Monday, October 28, 2019

Don't Persecute Hope


by Mona Shaw

You can be certain of this. We will never get traction on the road to justice until we address class as a cultural construction in the United States

Classism in this nation is so prevalent and so insidious that we don’t see it for the most part.

It emerges in countless ways. It’s there when a social justice activist adds their Ivy League  or academic credentials to their activist resumes—as if those credentials are germane. It’s present when a parent brags about their child getting into Harvard.  It’s the primary driver in making fun of Country Music or overweight people who wear tight clothes. It takes place every single time stories of “success” are predicated on accomplishments that involve economic gain or status.

The purpose of classism is to identify an “unworthy other.” It selects a population that is worthy of ridicule and contempt. It delights in blaming this population for everything worthy of disdain.  

This is no more apparent than in images and memes that are employed that mock these people. There are entire websites with the sole purpose of humiliating these people. People of Walmart is one.

The past three years it has become tragically popular to construct memes of poor people who support Trump. These memes are almost always Photoshopped by someone who doesn’t the know the person in the meme. They just know the person is missing teeth or overweight or wearing stereotypical underclass clothing.

By choosing these people for these memes, they target anyone for persecution that may resemble these people.  They suggest there is something inherently “bad” about people missing teeth or have other attributes of people who are impoverished.

If this weren’t the intent, we would see more anti-Trump memes featuring the wealthy class playing golf with Trump at Maralago, but that doesn't happen. Of course this plays right into Trumpish hands.  It leads to the condemnation of the poor and takes it away from the abuses of the wealthy where it belongs. Since the poor have no institutional power whatsoever, choosing them as culpable for Trump is astonishingly short-sighted.

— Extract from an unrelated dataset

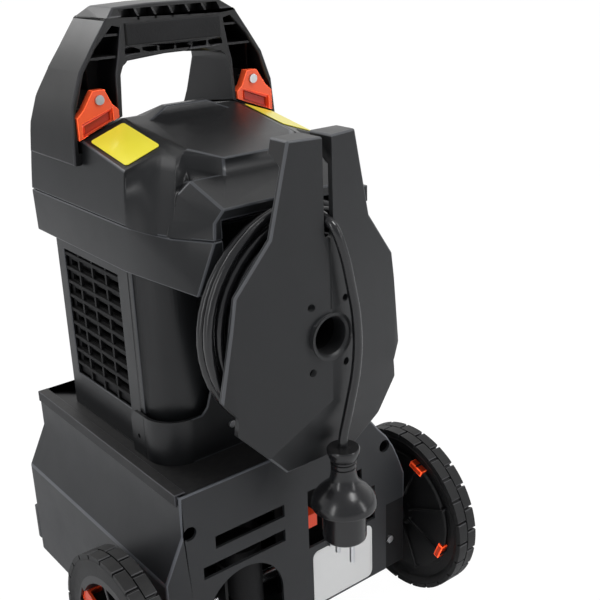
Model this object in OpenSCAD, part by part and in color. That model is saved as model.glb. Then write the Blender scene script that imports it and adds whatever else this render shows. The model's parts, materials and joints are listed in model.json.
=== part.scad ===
// Upright pressure washer on two wheels, cord wound behind a rear plate.
// Millimetres, +Z up, front faces -Y, rear (cord side) faces +Y, origin on the ground under the middle.

/* [Wheels and axle] */
// wheel radius
wheel_r = 88; // [70:1:110]
// wheel width
wheel_w = 23; // [18:1:40]
// inner face of each wheel from the middle plane
track_in = 156; // [150:1:170]
// axle position from front to back
axle_y = 81.3; // [60:0.1:100]
// axle radius
axle_r = 6; // [4:0.5:10]
// running clearance of the wheel on its axle
run_c = 0.08; // [0.05:0.01:0.3]

/* [Base] */
// underside of the base
base_bot = 46; // [30:1:70]
// top of the base walls
base_top = 228; // [200:1:260]
// half width at the top
base_hw = 119; // [100:1:140]
// half width low down
base_low = 139; // [120:1:150]
// rear face
base_rear = 108; // [90:1:130]
// front face
base_front = -163; // [-200:1:-140]
// wall thickness
wall = 3; // [2:0.5:5]

/* [Tower] */
// deck floor height
deck_z = 226; // [210:1:240]
// column radius
col_r = 38; // [30:1:45]
// column centre sideways
col_x = 60; // [50:1:65]
// column centre front to back
col_y = 16; // [0:1:30]
// underside of the band
band_bot = 400; // [380:1:420]
// parting line under the top cover
part_z = 441; // [430:1:455]
// front face of the tower
tower_front = -120; // [-140:1:-100]

/* [Cord plate] */
// ridge of the plate
plate_y = 166.3; // [155:0.1:180]
// sideways slope of the plate
plate_m = 0.19; // [0:0.01:0.4]
// plate thickness
plate_t = 5; // [3:0.5:8]
// slot half width
slot_h = 4.6; // [4:0.1:8]
// hub height
hub_z = 356.5; // [340:0.5:370]

/* [Cord] */
// cord radius
cord_r = 4.2; // [3:0.1:6]
// spacing of neighbouring turns
lay = 9.9; // [8.9:0.1:12]
// spacing of the two layers
lay_y = 9.8; // [8.9:0.1:12]

/* [Handle] */
// inner face of each arm
arm_in = 58; // [50:1:70]
// top of the handle
hand_top = 607.5; // [590:0.5:640]
// rear face of the arms
hand_rear = -40; // [-60:1:-30]

/* [Hidden] */
$fn = 48;
tyre_in = 68;
tread_r = wheel_r - 2.7;
hub_w = wheel_w + 4;
lug_a = 67.5;
tol = 0.3;
leg_in = 66;
leg_out = 86;
leg_y0 = -108;
leg_y1 = -68;
leg_bot = 236;
motor_y = -30;
motor_r = 50;
lance_x = 126;
lance_y = 42;
lance_r = 12;
// rear left end of the base, where the side curves in under the deck
cut_y = 80;
corner_x = 92;
// rear corner blocks that carry the axle
ear_x = 113.6;
ear_top = 123;
// centre of the rotary switch
switch_z = 456;
// heights on the handle, drawn for a rise of 127.5 and scaled with the real one
function up(z) = 480 + (z - 480) * (hand_top - 480) / 127.5;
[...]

To address the obvious classism in these memes leads to a convoluted and exhausting discussion that employs the least creative tactics of apologists of bigotry of all kinds.

“That’s not what I meant by that.”

“I’m poor, and it doesn’t bother me.”

“A lot of poor people are like that.”

“Stop being self-righteous.” Or “condescending,” “purist,” etc.

“You lose any point you may have had by your attitude, how you brought this up, when you brought this up, where you brought this up, etc.”

“This is an example of ‘political correctness’ going too far.”

Just insert “person of color,” “LGBT person,” or “woman,” and this will become familiar.

There is no oppression that is more difficult to discuss than classism. Too many see it as a “detail” rather than a serious and deadly oppression. No one is perfect, after all. And classism is the oppression we are most inclined to give a pass.

Calling out classism is the oppression that incurs accusations of minimizing other oppressions simply by bringing it up. This is a preposterous fear because objecting to any oppression can only serve to diminish any other oppression.  It is self-defeating given that other oppressed groups are more vulnerable to class oppression as well.

In this culture we have constructed a culture in which we base our worth as it compares to the worth of another.  We find it immensely difficult to interact without knowing each other’s social class. We have many social clues for this. How someone talks. How they dress. Where they work. Our ingrained interest in and deference to celebrities. Our admiration of the customs of the affluent from how they set a table, where they vacation, what they eat, or how they decorate their homes.

We don’t know how to have an identity or value unless we can look down on those who do these things “wrong.”

I left an “Occupy” event in Washington D.C. in 2011, after I witnessed two things.

The first was when “core” organizers were protective of Ralph Nader when he visited our camp. His celebrity warranted special treatment and not allowing the proletariat too close for too long.

The second was when “core” organizers determined that we should allow homeless folks in the neighborhood to eat at the camp food tent. 

“We need this food for us.” they said.

I knew then I didn’t belong there. I was not one the “us.”

I agree with Eugene V. Debs.

“While there is a lower class, I am in it, while there is a criminal element, I am of it, and while there is a soul in prison, I am not free.”

You don’t build solidarity by mocking the targets of class oppression. They are our hope. The effective justice movement can only be led by the “least of these” in society. It will be led by a toothless fat woman in tight, stained, stretch pants.  I’m ready to follow her. I’m certainly not going to mock her.